The best classical factoring algorithm today is the General Number Field Sieve. It runs in sub-exponential time, faster than brute force but slower than any polynomial algorithm. For a 2048-bit RSA key, factoring would require more computing power than humanity currently has access to. That is a practical guarantee, not a theoretical one.
This distinction matters enormously. If P=NP were proven tomorrow, NP-complete problems would become tractable and a huge portion of modern cryptography would break immediately. RSA might or might not break depending on exactly where factorization falls in the complexity landscape. The fact that factorization is probably not NP-complete means RSA could theoretically survive a P=NP proof, though nobody is counting on that.
What actually threatens RSA is not complexity theory but Shor’s algorithm. A fault-tolerant quantum computer running Shor’s algorithm factors integers in polynomial time.
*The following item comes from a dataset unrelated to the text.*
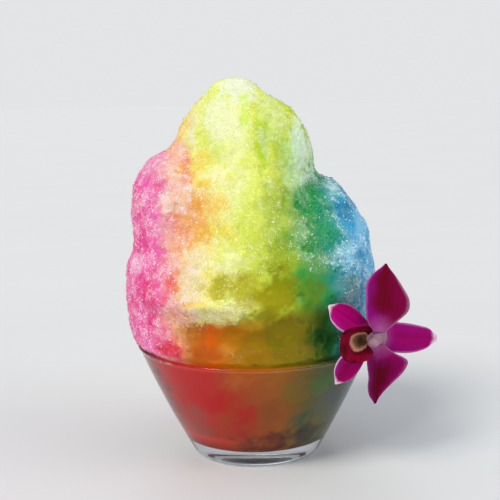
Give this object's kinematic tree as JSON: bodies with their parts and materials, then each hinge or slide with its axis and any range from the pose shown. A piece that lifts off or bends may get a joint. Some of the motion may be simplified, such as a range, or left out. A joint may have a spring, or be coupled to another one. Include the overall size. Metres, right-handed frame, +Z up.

This is why quantum-wrapping RSA-2048 emails is an active engineering problem today, not a theoretical future concern.
How This Ambiguity Shapes Real Cryptographic Decisions in 2026
The unresolved status of factorization’s complexity has pushed the cryptography community toward two parallel responses.
The first is hedging within classical cryptography. Elliptic curve cryptography and lattice-based schemes do not rely on factorization at all. NIST finalized its post-quantum cryptography standards in 2024, standardizing CRYSTALS-Kyber for key encapsulation and CRYSTALS-Dilithium for digital signatures. Both are based on lattice problems that are believed to resist both classical and quantum attacks.
The second is accepting that “computationally hard” is the real security primitive, not “provably intractable.” No widely deployed cryptographic system rests on a proven lower bound. AES has no proof that breaking it requires exponential time. SHA-256 has no proof that finding collisions is hard. Cryptographic security is engineering under uncertainty, not mathematical certainty.
For practical systems in 2026, the guidance from NIST is clear: begin migrating away from RSA and elliptic curve schemes toward post-quantum alternatives now, while RSA remains safe, because migration takes years and harvested ciphertext attacks are already happening.
What This Means For You
- Do not treat RSA as mathematically proven secure. It is an empirical bet on factorization hardness, not a theorem.
- Start tracking NIST’s post-quantum standards. CRYSTALS-Kyber and CRYSTALS-Dilithium are the replacements you will be deploying in the next five years.
- Understand that quantum computers are the real threat to RSA, not a P=NP proof. Shor’s algorithm is the specific mechanism to plan around.
- Audit any system storing encrypted data long-term. Adversaries collecting RSA-encrypted ciphertext today can decrypt it later once quantum hardware matures.
- Stop conflating NP-hard with unbreakable. Complexity class membership is a statement about worst-case inputs, not about the specific numbers your system will encounter.